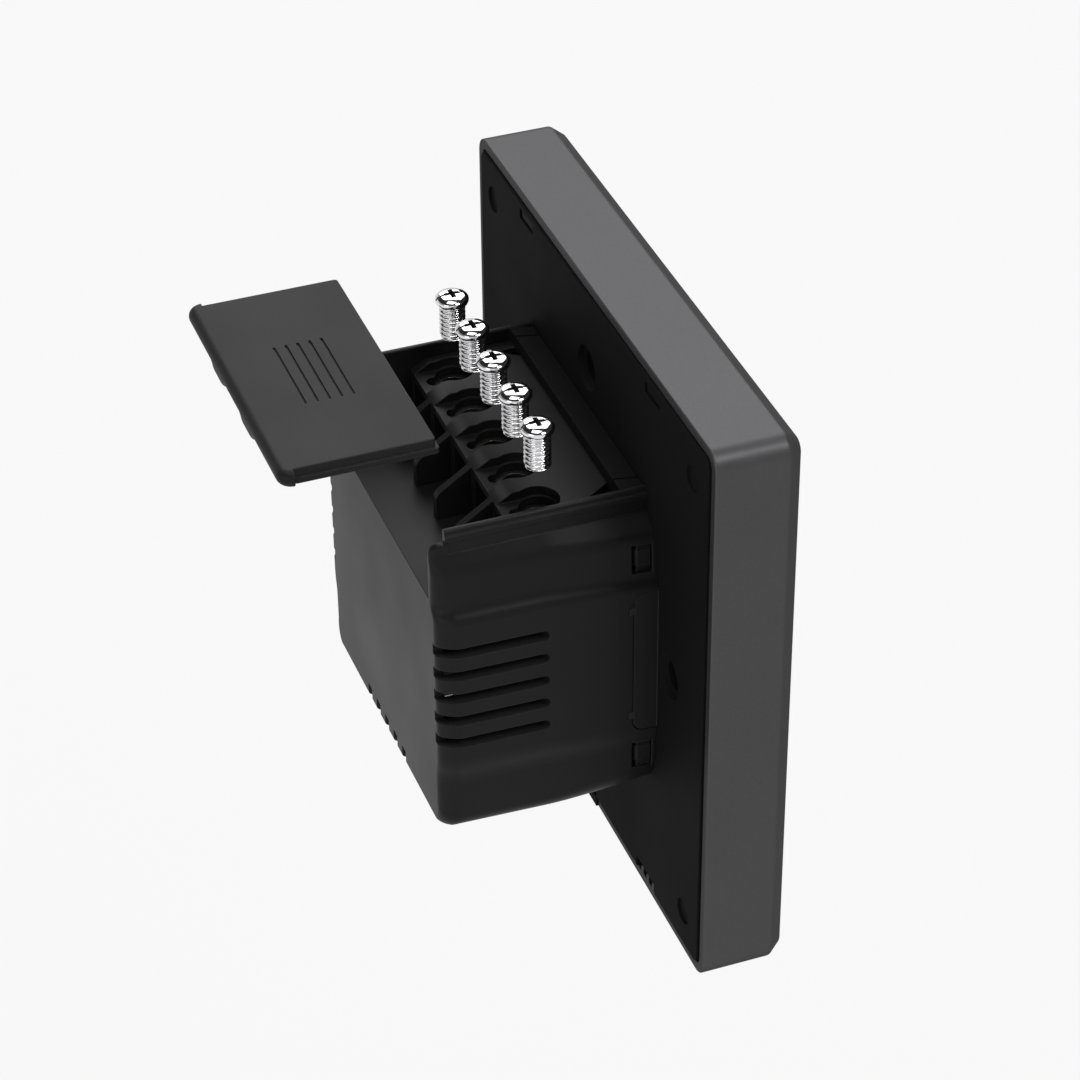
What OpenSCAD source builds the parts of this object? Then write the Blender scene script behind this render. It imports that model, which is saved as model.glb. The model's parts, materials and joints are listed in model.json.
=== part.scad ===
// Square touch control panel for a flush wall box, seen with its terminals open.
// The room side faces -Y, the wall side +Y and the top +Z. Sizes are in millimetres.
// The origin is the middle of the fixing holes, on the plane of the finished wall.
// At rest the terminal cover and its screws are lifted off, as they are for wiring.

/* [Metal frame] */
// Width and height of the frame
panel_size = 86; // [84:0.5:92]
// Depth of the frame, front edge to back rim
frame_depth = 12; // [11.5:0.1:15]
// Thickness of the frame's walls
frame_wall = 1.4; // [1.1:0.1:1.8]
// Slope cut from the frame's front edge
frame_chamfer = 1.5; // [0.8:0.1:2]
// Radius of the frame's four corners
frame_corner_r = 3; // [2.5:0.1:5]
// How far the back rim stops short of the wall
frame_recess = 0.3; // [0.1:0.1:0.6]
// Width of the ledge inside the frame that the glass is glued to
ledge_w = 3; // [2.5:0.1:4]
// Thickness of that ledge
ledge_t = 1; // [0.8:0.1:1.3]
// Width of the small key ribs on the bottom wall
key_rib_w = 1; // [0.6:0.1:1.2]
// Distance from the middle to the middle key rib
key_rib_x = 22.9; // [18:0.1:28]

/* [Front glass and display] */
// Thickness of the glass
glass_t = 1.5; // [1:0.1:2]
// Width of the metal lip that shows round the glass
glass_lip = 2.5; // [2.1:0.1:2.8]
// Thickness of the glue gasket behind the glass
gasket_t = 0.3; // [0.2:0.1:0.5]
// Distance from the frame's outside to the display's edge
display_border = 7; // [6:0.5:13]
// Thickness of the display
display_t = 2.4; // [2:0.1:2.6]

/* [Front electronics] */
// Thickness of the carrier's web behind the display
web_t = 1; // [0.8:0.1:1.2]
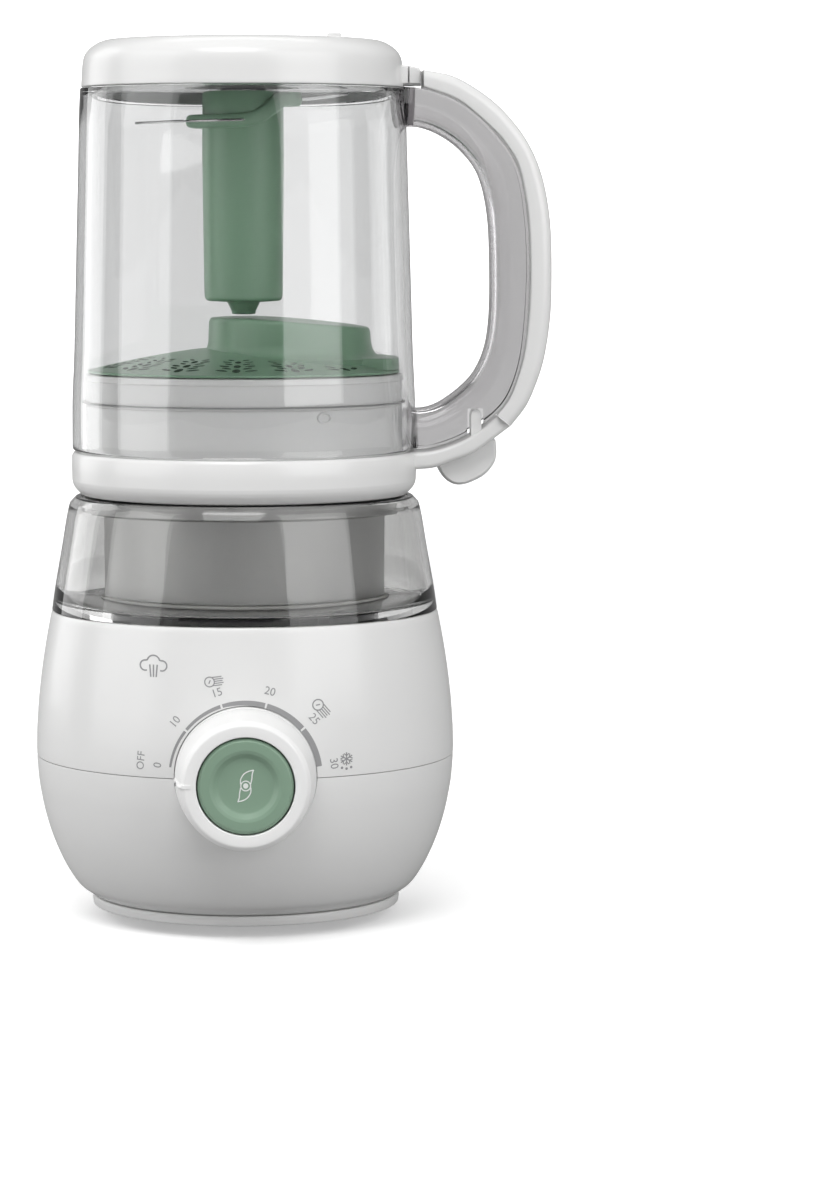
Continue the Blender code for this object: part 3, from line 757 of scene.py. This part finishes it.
----------
Goal >>
Extract each entry in full, exactly as given.

Result for this task >>
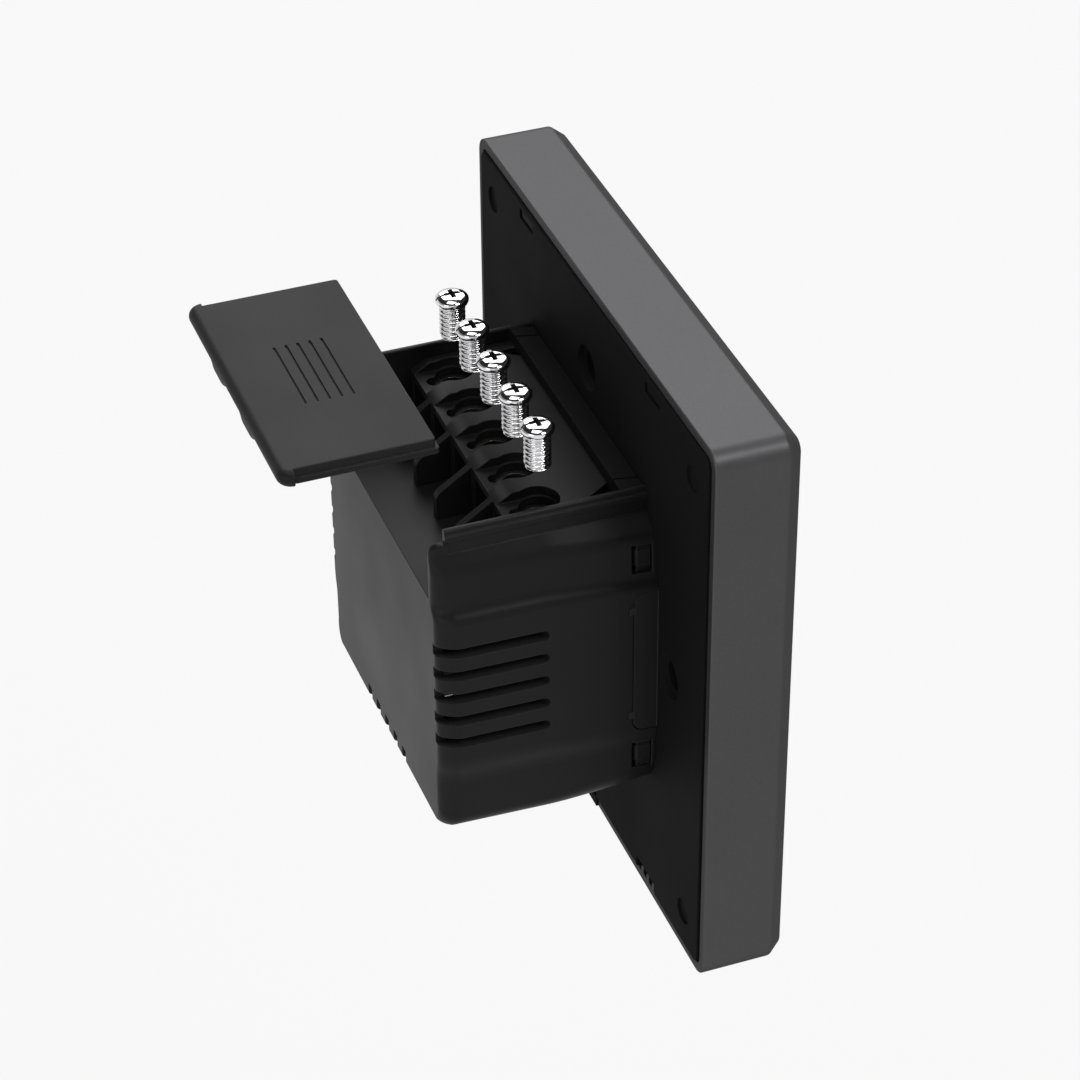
What OpenSCAD source builds the parts of this object? Then write the Blender scene script behind this render. It imports that model, which is saved as model.glb. The model's parts, materials and joints are listed in model.json.
=== part.scad ===
// Square touch control panel for a flush wall box, seen with its terminals open.
// The room side faces -Y, the wall side +Y and the top +Z. Sizes are in millimetres.
// The origin is the middle of the fixing holes, on the plane of the finished wall.
// At rest the terminal cover and its screws are lifted off, as they are for wiring.

/* [Metal frame] */
// Width and height of the frame
panel_size = 86; // [84:0.5:92]
// Depth of the frame, front edge to back rim
frame_depth = 12; // [11.5:0.1:15]
// Thickness of the frame's walls
frame_wall = 1.4; // [1.1:0.1:1.8]
// Slope cut from the frame's front edge
frame_chamfer = 1.5; // [0.8:0.1:2]
// Radius of the frame's four corners
frame_corner_r = 3; // [2.5:0.1:5]
// How far the back rim stops short of the wall
frame_recess = 0.3; // [0.1:0.1:0.6]
// Width of the ledge inside the frame that the glass is glued to
ledge_w = 3; // [2.5:0.1:4]
// Thickness of that ledge
ledge_t = 1; // [0.8:0.1:1.3]
// Width of the small key ribs on the bottom wall
key_rib_w = 1; // [0.6:0.1:1.2]
// Distance from the middle to the middle key rib
key_rib_x = 22.9; // [18:0.1:28]

/* [Front glass and display] */
// Thickness of the glass
glass_t = 1.5; // [1:0.1:2]
// Width of the metal lip that shows round the glass
glass_lip = 2.5; // [2.1:0.1:2.8]
// Thickness of the glue gasket behind the glass
gasket_t = 0.3; // [0.2:0.1:0.5]
// Distance from the frame's outside to the display's edge
display_border = 7; // [6:0.5:13]
// Thickness of the display
display_t = 2.4; // [2:0.1:2.6]

/* [Front electronics] */
// Thickness of the carrier's web behind the display
web_t = 1; // [0.8:0.1:1.2]
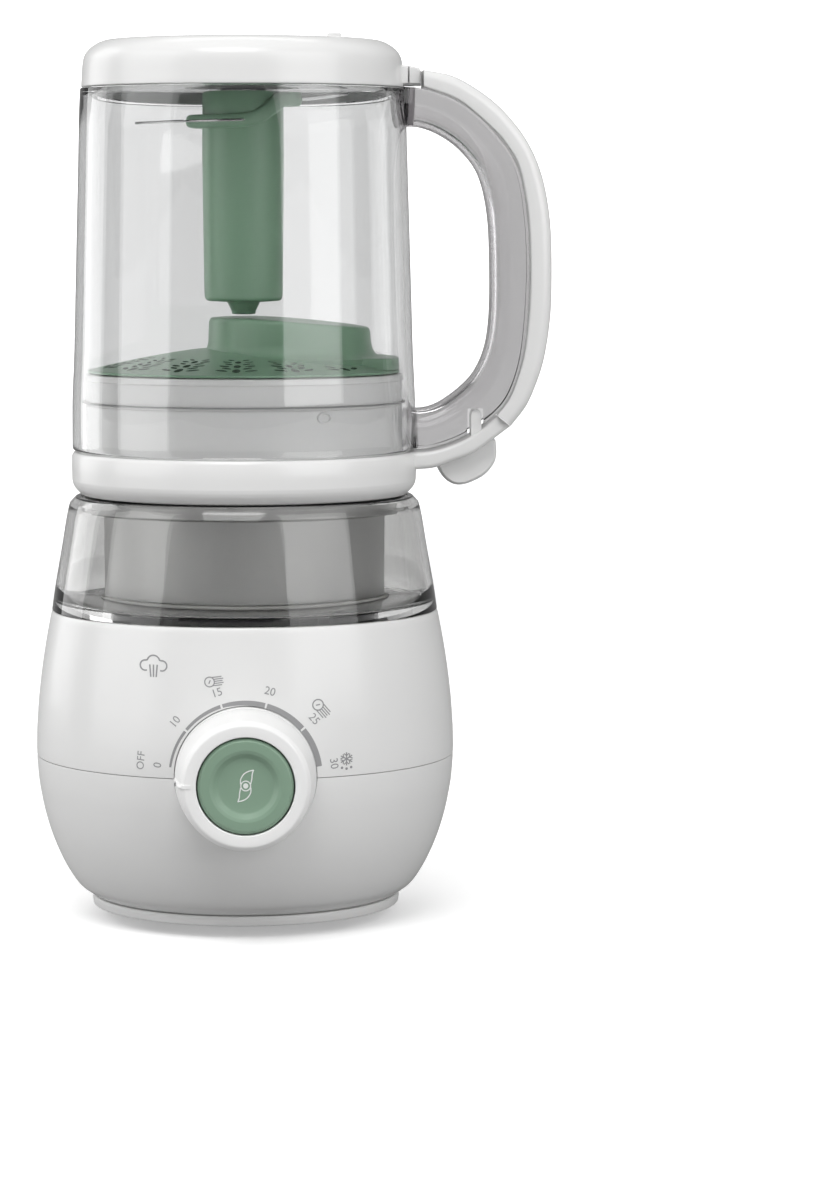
Continue the Blender code for this object: part 3, from line 757 of scene.py. This part finishes it.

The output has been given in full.